Provide only the number of lines in the listing that contain the string "picks".

## start Input rows

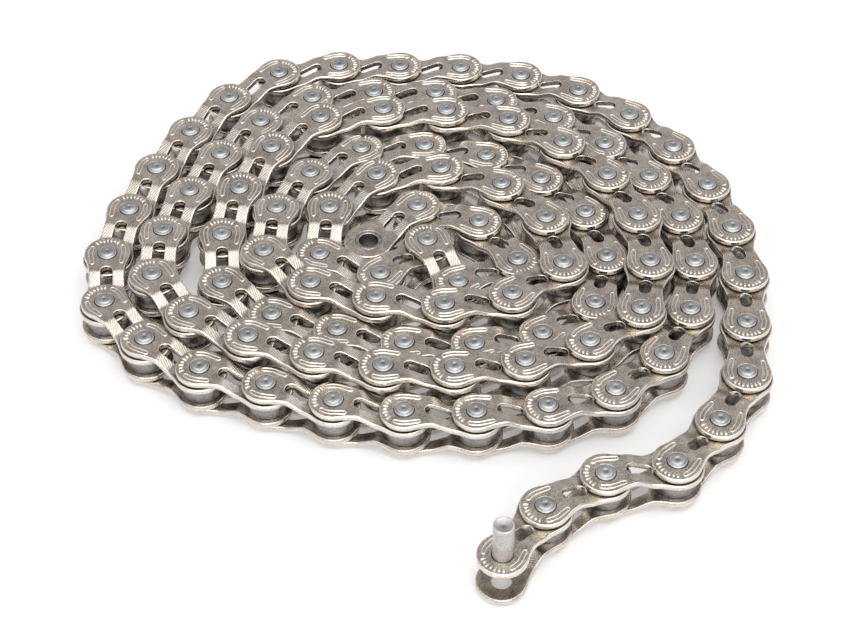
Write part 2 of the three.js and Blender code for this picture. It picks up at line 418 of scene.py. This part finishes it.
def pressed_loop(side):
    """A raised thin line around a long loop, lying beside the pin."""
    centre = [loop_centre(i / LOOP_STEPS) for i in range(LOOP_STEPS + 1)]
    normals = []
    for i in range(len(centre)):
        x0, y0 = centre[max(i - 1, 0)]
        x1, y1 = centre[min(i + 1, LOOP_STEPS)]
        length = math.hypot(x1 - x0, y1 - y0)
        normals.append((-(y1 - y0) / length, (x1 - x0) / length))
    there = list(zip(centre, normals))
    back = there[::-1]
    line = [(x + n[0] * LOOP_HALF_WIDTH, y + n[1] * LOOP_HALF_WIDTH) for (x, y), n in there]
    line += round_cap(centre[-1], normals[-1], -1)
    line += [(x - n[0] * LOOP_HALF_WIDTH, y - n[1] * LOOP_HALF_WIDTH) for (x, y), n in back]
    line += round_cap(centre[0], normals[0], 1)
    return bead([(x, side * y) for x, y in line][::side])


def round_cap(at, normal, way):
    """The points of a half circle round a loop's end, without its two corners."""
    start = math.degrees(math.atan2(-way * normal[1], -way * normal[0]))
    out = []
    for angle in (45, 90, 135):
        turn = math.radians(start - angle)
        out.append((at[0] + LOOP_HALF_WIDTH * math.cos(turn), at[1] + LOOP_HALF_WIDTH * math.sin(turn)))
    return out


def bead(line):
    """A low ridge along a closed clockwise line, standing on level 0."""
    shape = Shape()
    n = len(line)
    rings = []
    for across, level in BEAD_SIDES:
        points = []
        for i, (x, y) in enumerate(line):
            x0, y0 = line[i - 1]
            x1, y1 = line[(i + 1) % n]
            length = math.hypot(x1 - x0, y1 - y0)
            nx, ny = -(y1 - y0) / length, (x1 - x0) / length
            reach = across * BEAD_RADIUS
            points.append((x + nx * reach, y + ny * reach, level * BEAD_RADIUS))
        # The whole ridge gets rim 1.0, a painted highlight
        rings.append(shape.ring(points, 1.0))
    for a, b in zip(rings, rings[1:] + rings[:1]):
        shape.bridge(a, b)
    return shape


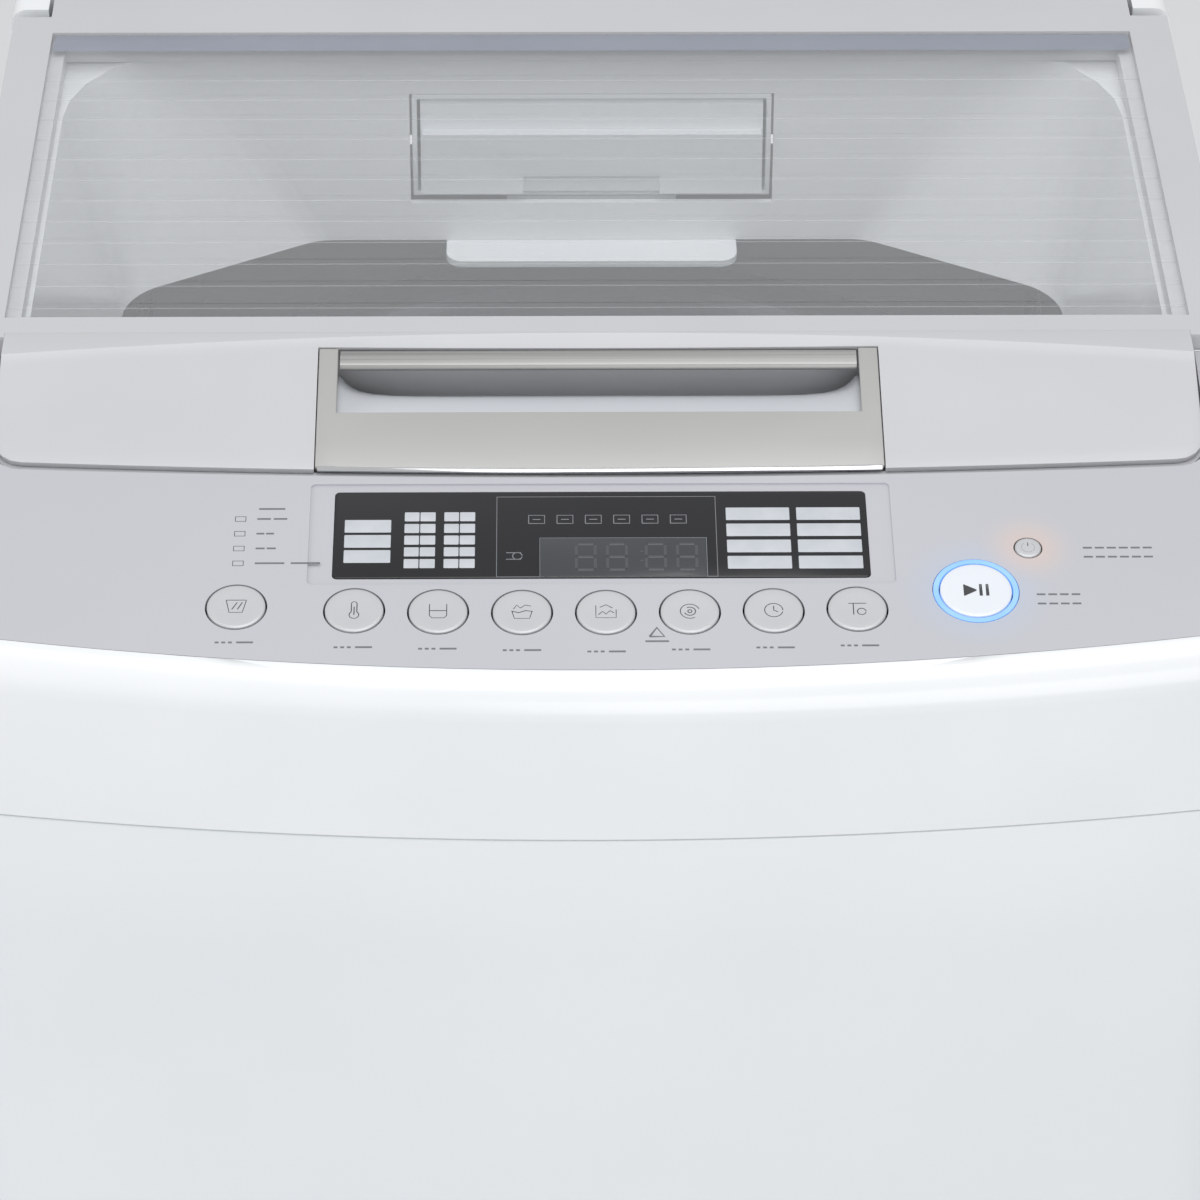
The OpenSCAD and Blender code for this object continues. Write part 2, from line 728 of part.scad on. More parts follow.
module lid_switch() {
  color("dimgray") {
    box(mouth_x - 30, mouth_x - 6, mouth_y1 + 4.5, mouth_y1 + 13, rail_z - 28, rail_z - wall - 0.05);
  }
}

// ---- Dispenser and water inlet ----

module dispenser_housing() {
  x = drawer_w / 2 + drawer_clear;
  color("white") {
    difference() {
      box(-x - housing_wall, x + housing_wall, throat_y1 + 8, housing_y1, drawer_z0 - drawer_clear - housing_wall, housing_z1);
      box(-x, x, throat_y1 - 20, housing_y1 - housing_wall, drawer_z0 - drawer_clear, drawer_z1 + drawer_clear);
      across(2 * x + 20) polygon([
        [throat_y1 - 20, throat_z], [wall_y(throat_z) + 0.5, throat_z], [wall_y(rail_z) + 0.5, rail_z],
        [throat_y1 - 20, rail_z]]);
    }
    // Spout lip over the throat
    translate([0, throat_y1 - 3, throat_z - 4.6]) linear_extrude(4) round_rect(137, 30, 8);
    box(-40, 40, throat_y1 + 9, throat_y1 + 16, throat_z - 4.6, drawer_z0 - drawer_clear - 1);
  }
}

module detergent_drawer() {
  z0 = drawer_z0;
  back = housing_y1 - housing_wall - 2;
  depth_y = wall_y(drawer_z0) + 6;
  color("whitesmoke") difference() {
    union() {
      across(drawer_w) polygon([
        [wall_y(z0) - 1, z0], [wall_y(z0) + 4, z0], [wall_y(drawer_z1) + 4, drawer_z1],
        [wall_y(drawer_z1) - 1, drawer_z1]]);
      box(-drawer_w / 2 + 1, drawer_w / 2 - 1, wall_y(z0), back, z0, z0 + drawer_h * 0.72);
    }
    box(-drawer_w / 2 + 3.5, -2, depth_y + 6, back - 2.5, z0 + 2.5, body_h);
    box(2, drawer_w / 2 - 3.5, depth_y + 6, back - 2.5, z0 + 2.5, body_h);
    box(-32, 32, 0, wall_y(z0) + 1.5, z0 - 1, z0 + 9);
  }
}

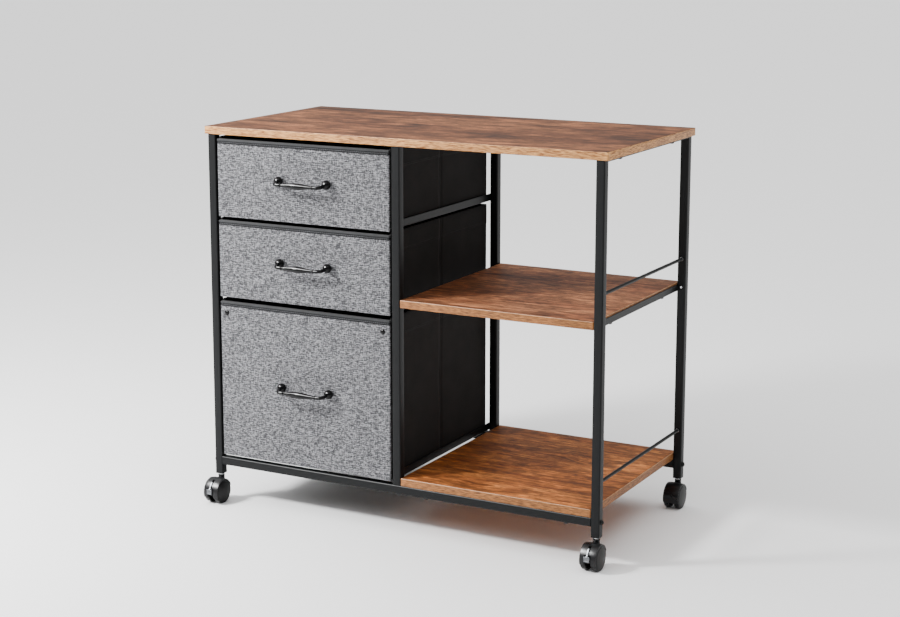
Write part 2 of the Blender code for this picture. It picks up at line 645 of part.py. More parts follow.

## end Input rows

Written response
2